→ **Given data**:
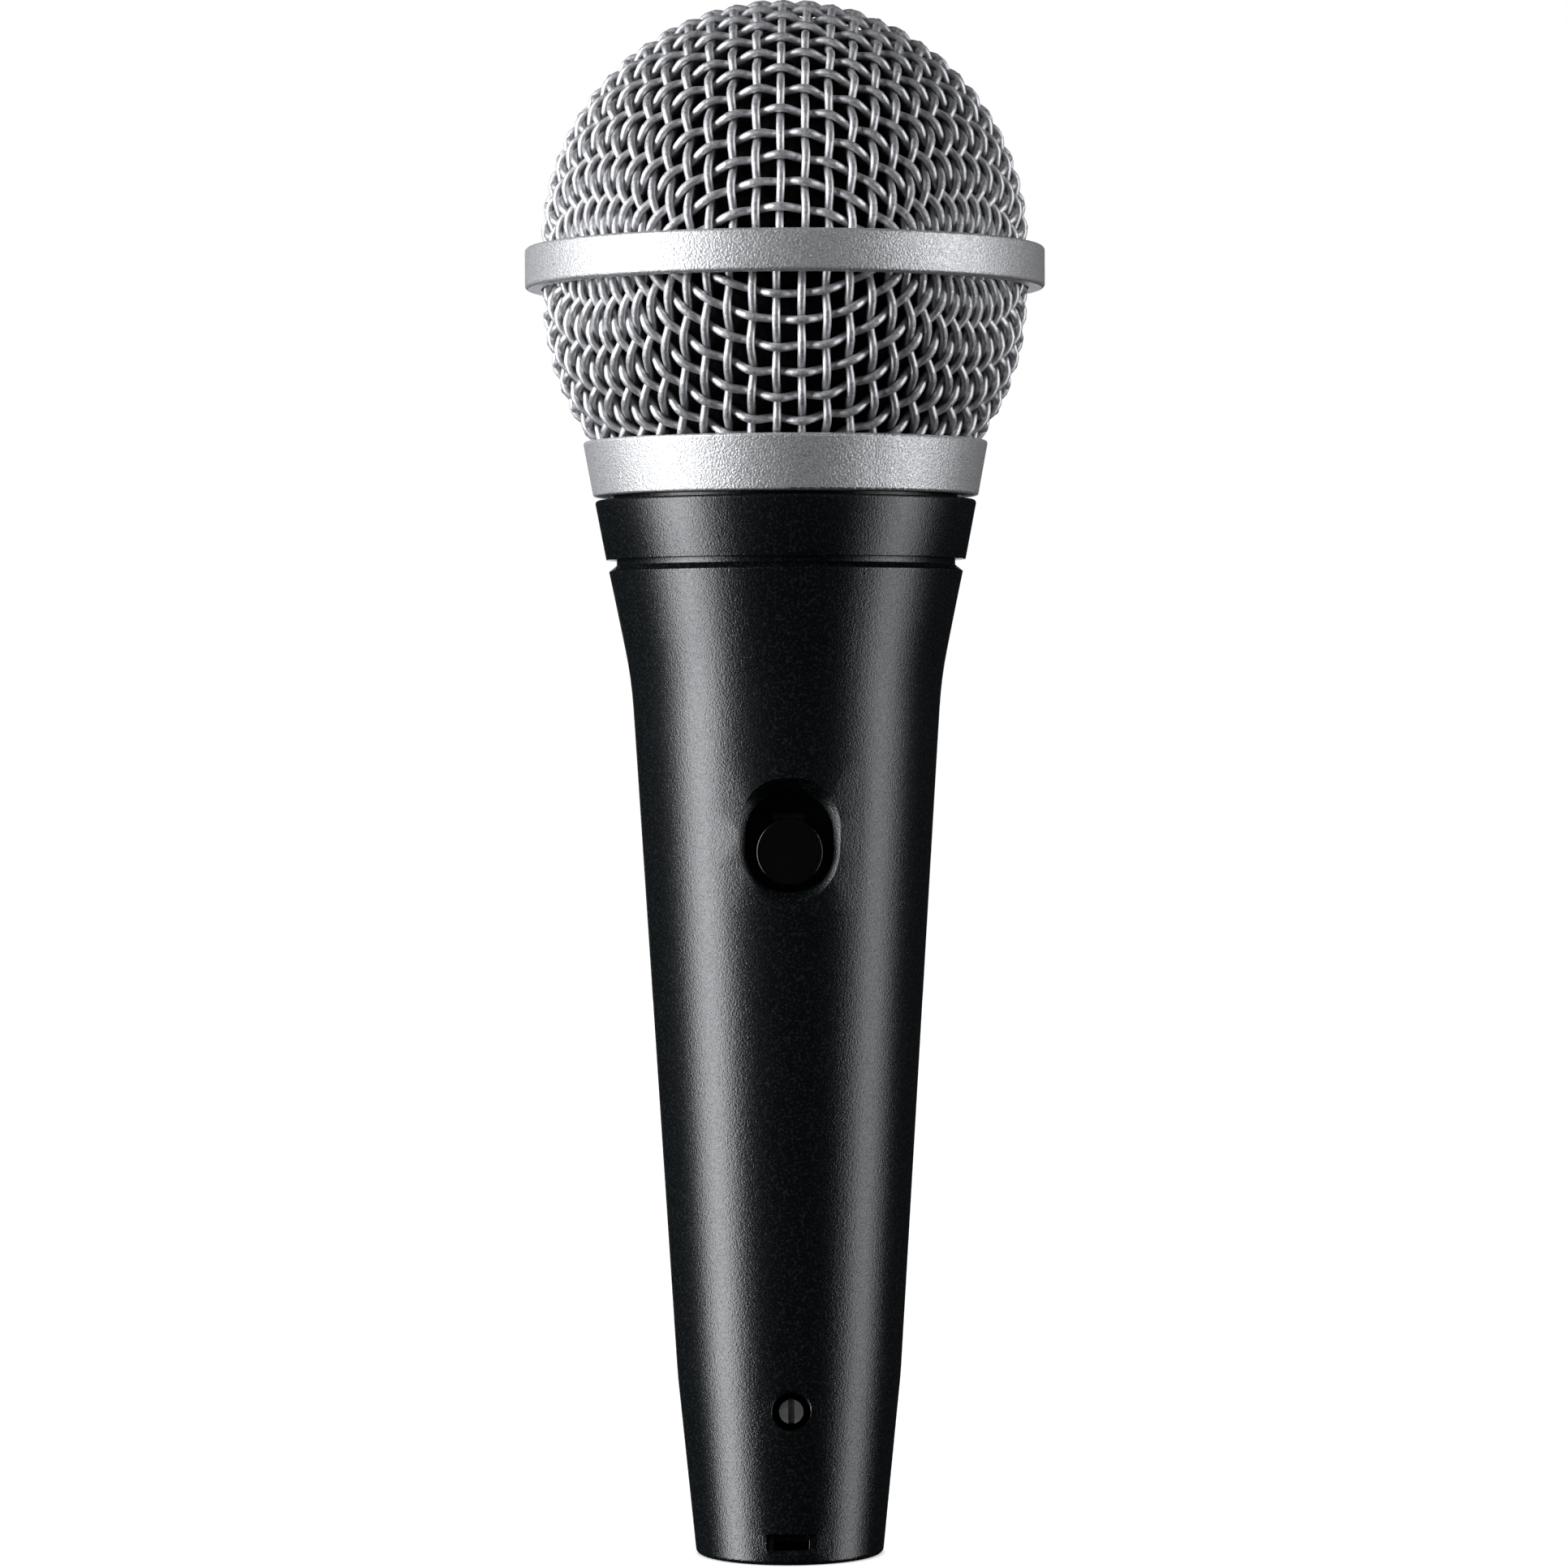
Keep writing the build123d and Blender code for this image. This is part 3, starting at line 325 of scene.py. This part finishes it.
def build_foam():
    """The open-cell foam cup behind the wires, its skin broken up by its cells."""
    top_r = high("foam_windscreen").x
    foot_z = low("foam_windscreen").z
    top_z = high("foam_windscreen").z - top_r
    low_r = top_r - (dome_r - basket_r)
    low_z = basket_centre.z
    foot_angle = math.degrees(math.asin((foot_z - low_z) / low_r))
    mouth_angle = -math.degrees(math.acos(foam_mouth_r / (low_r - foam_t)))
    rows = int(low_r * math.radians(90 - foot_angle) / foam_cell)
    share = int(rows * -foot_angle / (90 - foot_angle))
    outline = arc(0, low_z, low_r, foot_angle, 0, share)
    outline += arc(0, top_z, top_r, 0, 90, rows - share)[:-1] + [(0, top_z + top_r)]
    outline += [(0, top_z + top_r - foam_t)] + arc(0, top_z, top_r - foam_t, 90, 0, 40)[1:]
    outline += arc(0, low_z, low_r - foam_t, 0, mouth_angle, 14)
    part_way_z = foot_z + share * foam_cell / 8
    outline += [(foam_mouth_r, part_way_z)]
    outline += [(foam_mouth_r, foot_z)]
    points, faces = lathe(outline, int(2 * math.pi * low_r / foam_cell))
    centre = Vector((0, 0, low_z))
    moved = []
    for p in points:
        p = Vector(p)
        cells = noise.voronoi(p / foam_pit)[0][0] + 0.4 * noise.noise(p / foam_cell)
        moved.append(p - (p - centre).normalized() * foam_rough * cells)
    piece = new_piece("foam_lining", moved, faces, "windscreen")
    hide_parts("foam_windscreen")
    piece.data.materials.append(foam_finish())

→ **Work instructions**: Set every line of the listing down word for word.

→ **The result**:
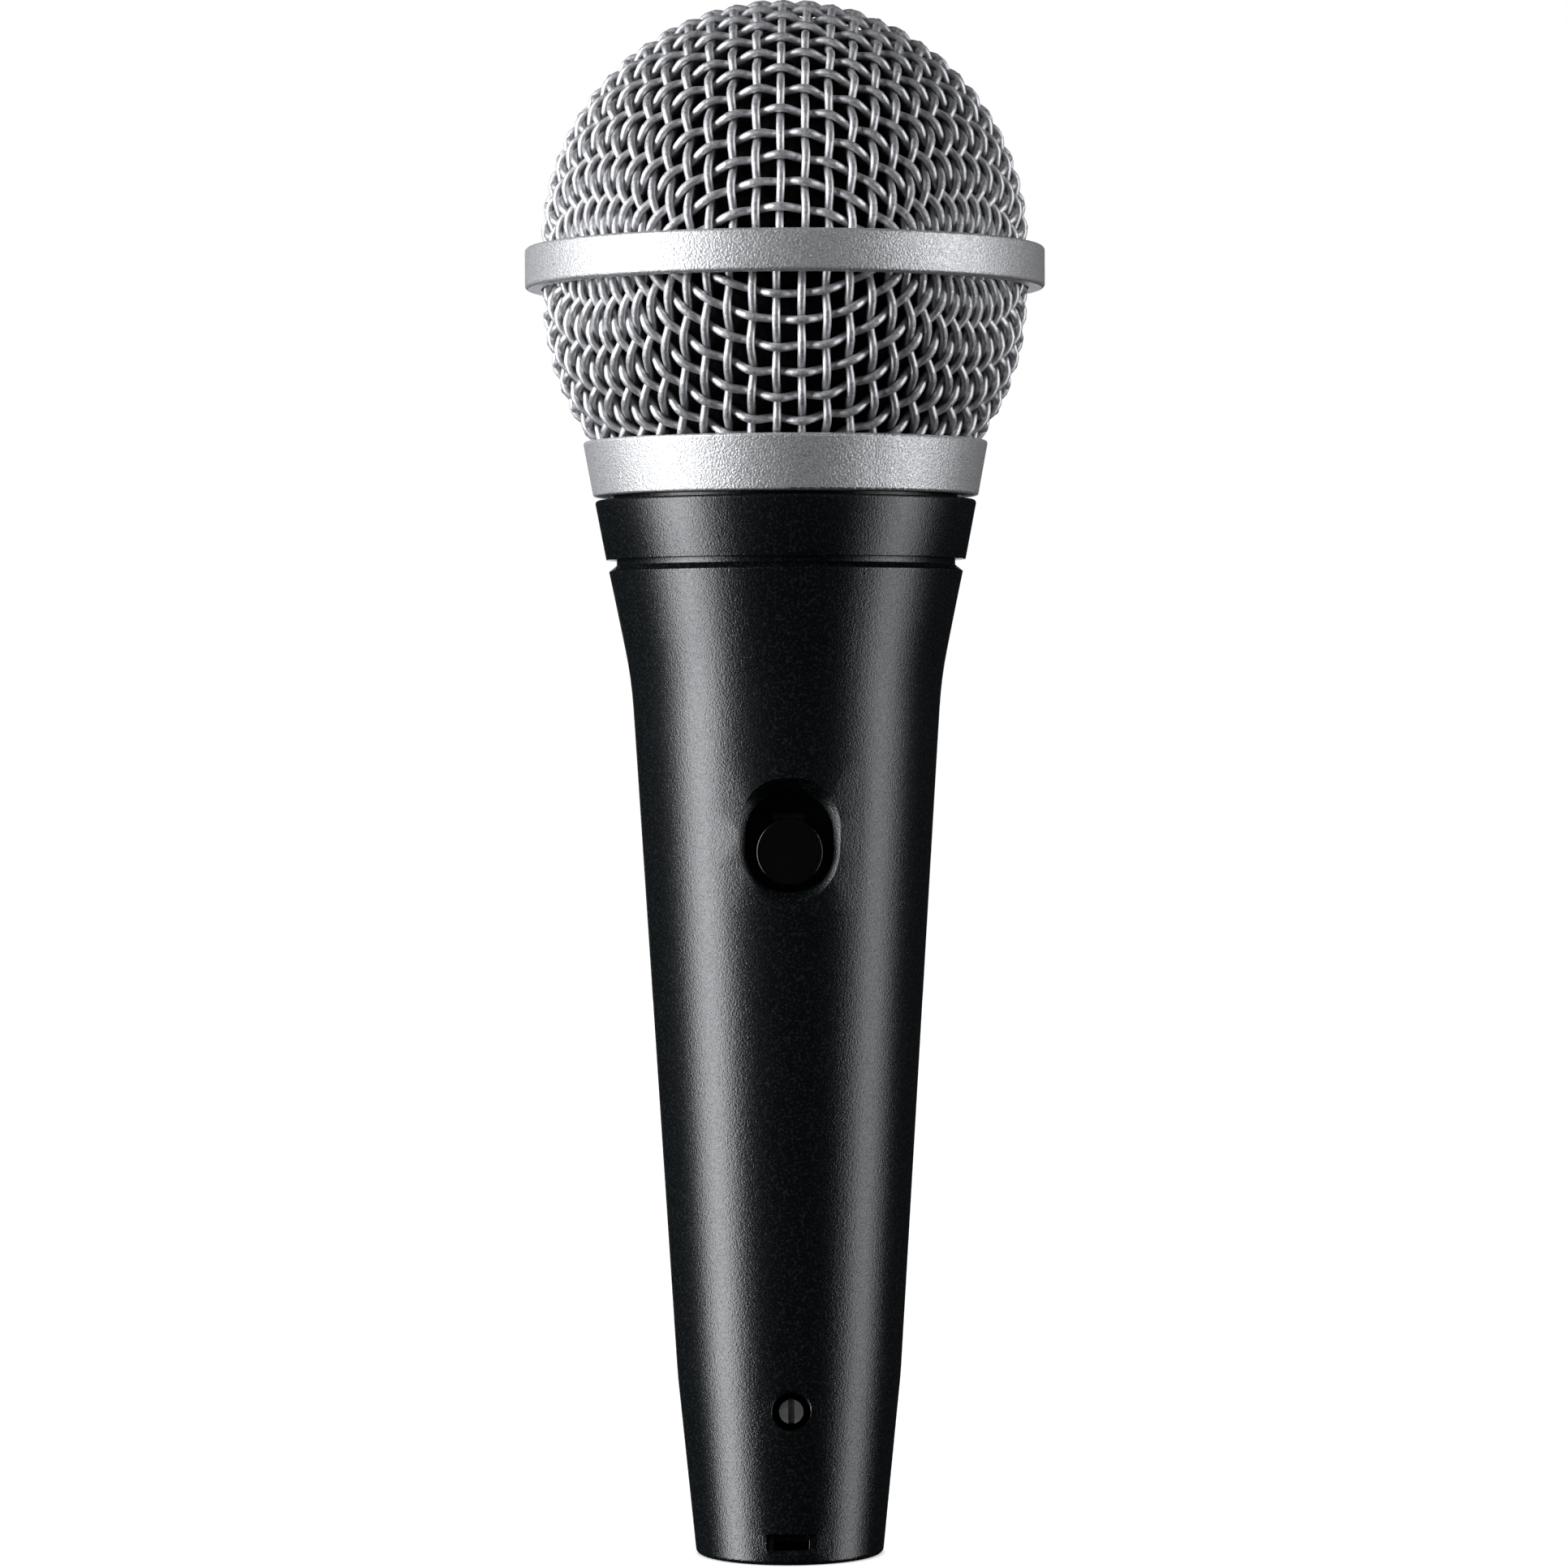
Keep writing the build123d and Blender code for this image. This is part 3, starting at line 325 of scene.py. This part finishes it.
def build_foam():
    """The open-cell foam cup behind the wires, its skin broken up by its cells."""
    top_r = high("foam_windscreen").x
    foot_z = low("foam_windscreen").z
    top_z = high("foam_windscreen").z - top_r
    low_r = top_r - (dome_r - basket_r)
    low_z = basket_centre.z
    foot_angle = math.degrees(math.asin((foot_z - low_z) / low_r))
    mouth_angle = -math.degrees(math.acos(foam_mouth_r / (low_r - foam_t)))
    rows = int(low_r * math.radians(90 - foot_angle) / foam_cell)
    share = int(rows * -foot_angle / (90 - foot_angle))
    outline = arc(0, low_z, low_r, foot_angle, 0, share)
    outline += arc(0, top_z, top_r, 0, 90, rows - share)[:-1] + [(0, top_z + top_r)]
    outline += [(0, top_z + top_r - foam_t)] + arc(0, top_z, top_r - foam_t, 90, 0, 40)[1:]
    outline += arc(0, low_z, low_r - foam_t, 0, mouth_angle, 14)
    part_way_z = foot_z + share * foam_cell / 8
    outline += [(foam_mouth_r, part_way_z)]
    outline += [(foam_mouth_r, foot_z)]
    points, faces = lathe(outline, int(2 * math.pi * low_r / foam_cell))
    centre = Vector((0, 0, low_z))
    moved = []
    for p in points:
        p = Vector(p)
        cells = noise.voronoi(p / foam_pit)[0][0] + 0.4 * noise.noise(p / foam_cell)
        moved.append(p - (p - centre).normalized() * foam_rough * cells)
    piece = new_piece("foam_lining", moved, faces, "windscreen")
    hide_parts("foam_windscreen")
    piece.data.materials.append(foam_finish())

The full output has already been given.